Regulatory and Implementation Considerations

The transaction remains subject to NFL ownership approval and regulatory review, standard procedures that could introduce implementation delays. However, the strategic alignment between both organizations and the absence of obvious antitrust concerns suggest a relatively straightforward approval process.

The operational integration of NFL Network programming, fantasy platforms, and digital assets will require significant coordination but builds upon existing collaborative relationships between the organizations.

Industry Impact and Future Implications

This transaction establishes a precedent for league-network partnerships that extend beyond traditional licensing arrangements toward equity-based strategic alliances. The model may influence future negotiations between content creators and distributors across the sports media landscape.

The consolidation also accelerates the bifurcation between premium sports content and general entertainment programming, reinforcing sports’ position as essential content for subscription retention in streaming environments.

Investment Thesis

From a strategic perspective, this acquisition represents optimal resource allocation for both parties. ESPN secures differentiated content assets critical for streaming service success while the NFL obtains equity upside and expanded distribution without surrendering core operational control.
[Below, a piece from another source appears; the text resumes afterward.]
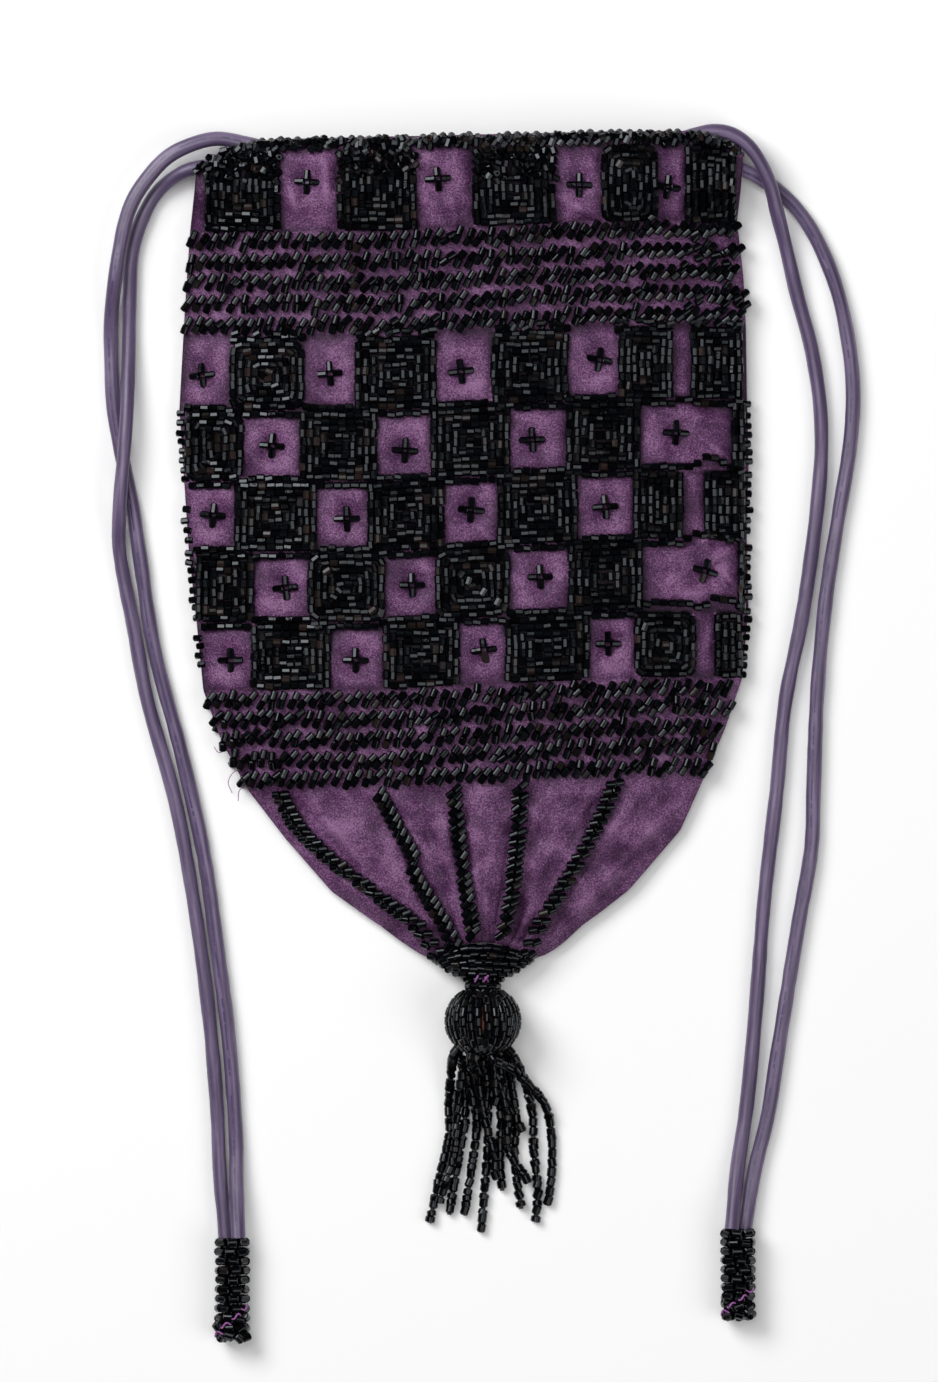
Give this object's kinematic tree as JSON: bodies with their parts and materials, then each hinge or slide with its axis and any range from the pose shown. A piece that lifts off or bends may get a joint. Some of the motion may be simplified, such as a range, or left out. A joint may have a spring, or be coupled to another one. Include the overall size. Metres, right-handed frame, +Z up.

The deal’s structure—combining immediate content access with long-term equity participation—creates aligned incentives for collaborative innovation and audience development. This partnership model may prove more sustainable than traditional licensing arrangements as the industry continues evolving toward direct-to-consumer distribution.

Conclusion

The ESPN-NFL Network acquisition represents a watershed moment in sports media consolidation, creating enhanced value propositions for both organizations while establishing new paradigms for content creator-distributor relationships. The transaction’s success will likely be measured not only in immediate subscriber acquisition but in its ability to drive long-term engagement and retention in an increasingly competitive streaming marketplace.

For industry observers, this deal signals the maturation of sports streaming strategies and the recognition that premium content partnerships—rather than broad content libraries—may prove decisive in capturing and retaining sports-focused consumer segments.